The (Non?) Case For Wearables



It is often difficult to determine in advance which new products or services will catch on, versus which ones are just temporary flashes in the pan.

Some of the fog can be dispelled by determining if the new product or service actually serves a practical long term purpose in the real world.

The desktop computer caught on because it rolled a large number of existing useful functions such as document creation, accounting functions, etc. into a single, networkable device.

As laptop versions of computers became more powerful, laptop sales outpaced desktop sales. Laptops were more portable and just as capable for most uses.

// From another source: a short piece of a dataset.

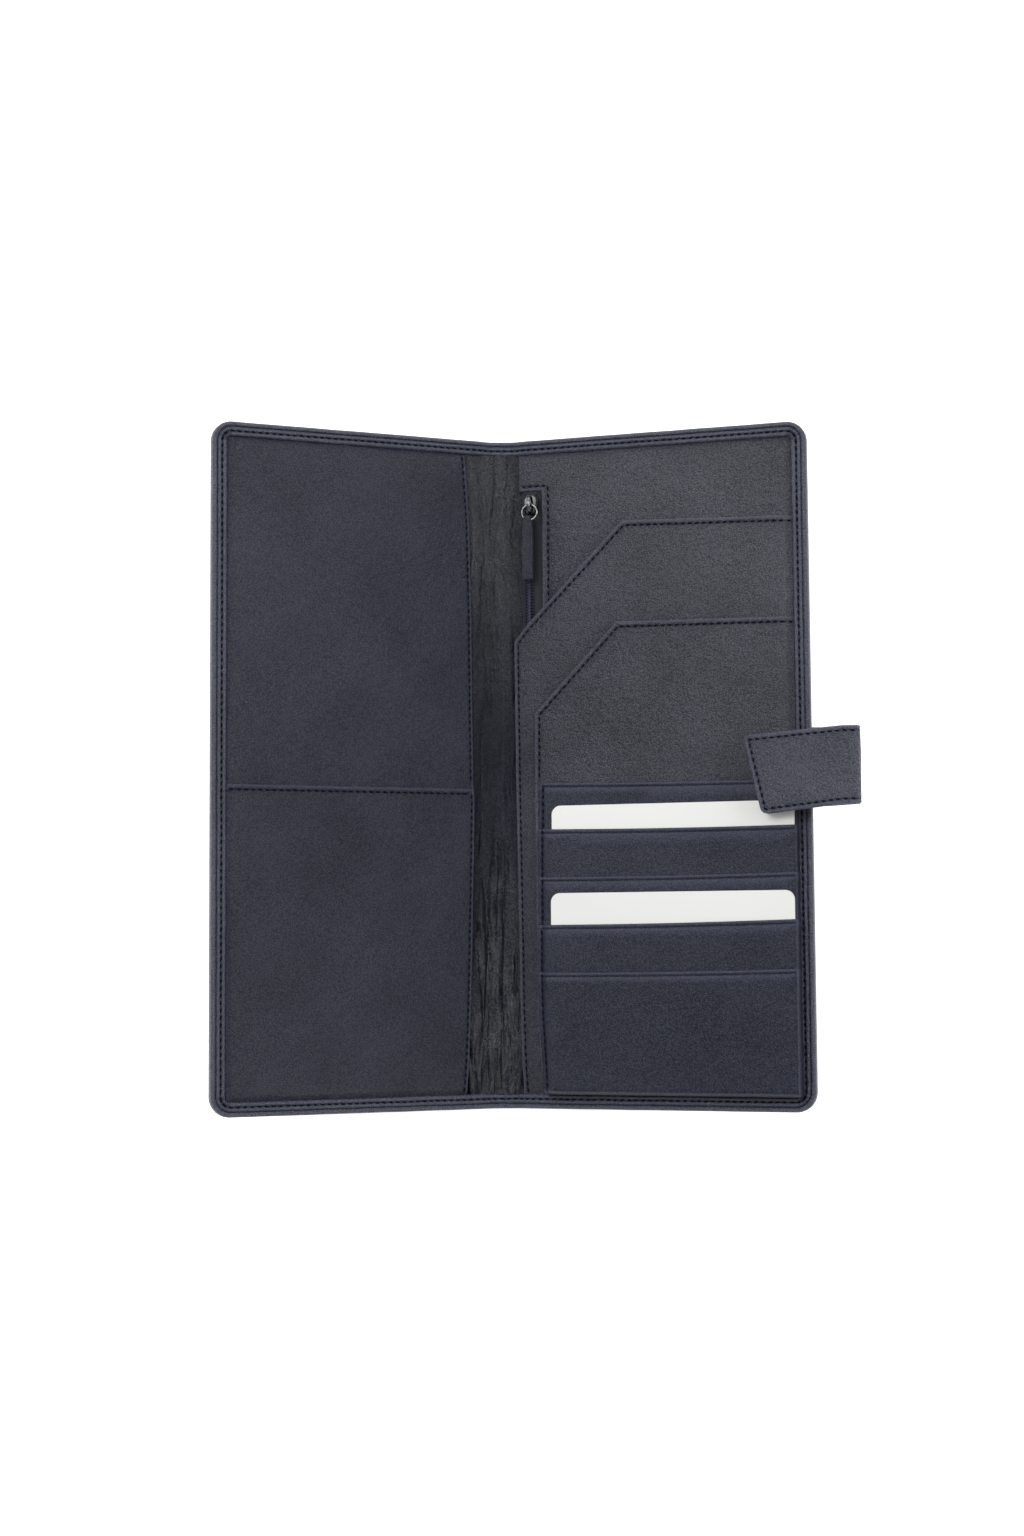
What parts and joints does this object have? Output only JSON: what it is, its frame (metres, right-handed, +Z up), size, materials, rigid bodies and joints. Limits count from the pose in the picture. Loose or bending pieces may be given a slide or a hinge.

Mobile devices have caught on because they take the most useful bits and bobs of computer networking functionality and put them into an easily pocketable form factor. The very best mobile apps actually perform specific tasks more quickly and conveniently than could be done using a full-blown computer. For example, a well-designed mobile banking app significantly decreases the time it takes to perform everyday banking tasks as contrasted to the time it would take the same person to log on to the bank’s website to accomplish the same tasks.

Do wearable computing devices make any existing networked computing tasks easier and/or more convenient? Using the mobile banking example, a mobile banking app on a wearable wrist computer would have to make it significantly faster to perform basic banking tasks than could be accomplished with the attached smartphone. Interacting with a one inch screen offers extremely limited functional opportunity or efficiency. Talking in to a wrist computer to accomplish banking tasks is not practical in the real world.

There are a number of uses for devices that contain differing types of sensors and recording capabilities. Many of these types of devices inevitably end up unused and forgotten once the novelty wears off, which could indicate the potential for fading fad popularity.

Wrist notifications are cited as a potential use. These notifications could be advantageous for certain people in certain types of circumstances. However, they could also prove to be dangerously distracting, say for example while driving. Interacting with mobile devices while driving is a very real traffic fatality problem, and a wrist notification for many people could prove to be an irresistible temptation.

The people who are constantly texting (the mobile equivalent of Yahoo Messenger and MSN Messenger from yesteryear) will not be typing on a one-inch screen – it is just too small. The alternative to use voice-to-text is not practical. If you think people yelling into cell phones in public is a problem, just imagine those same people yelling text messages into their wrist computing device!

Will it be possible for developers to take significant bits and bobs of existing networked computing functions and concentrate them into a wrist form that is faster and more efficient to interact with than the smart phone they are tethered to? If not, the future for wearable computing devices is in serious doubt.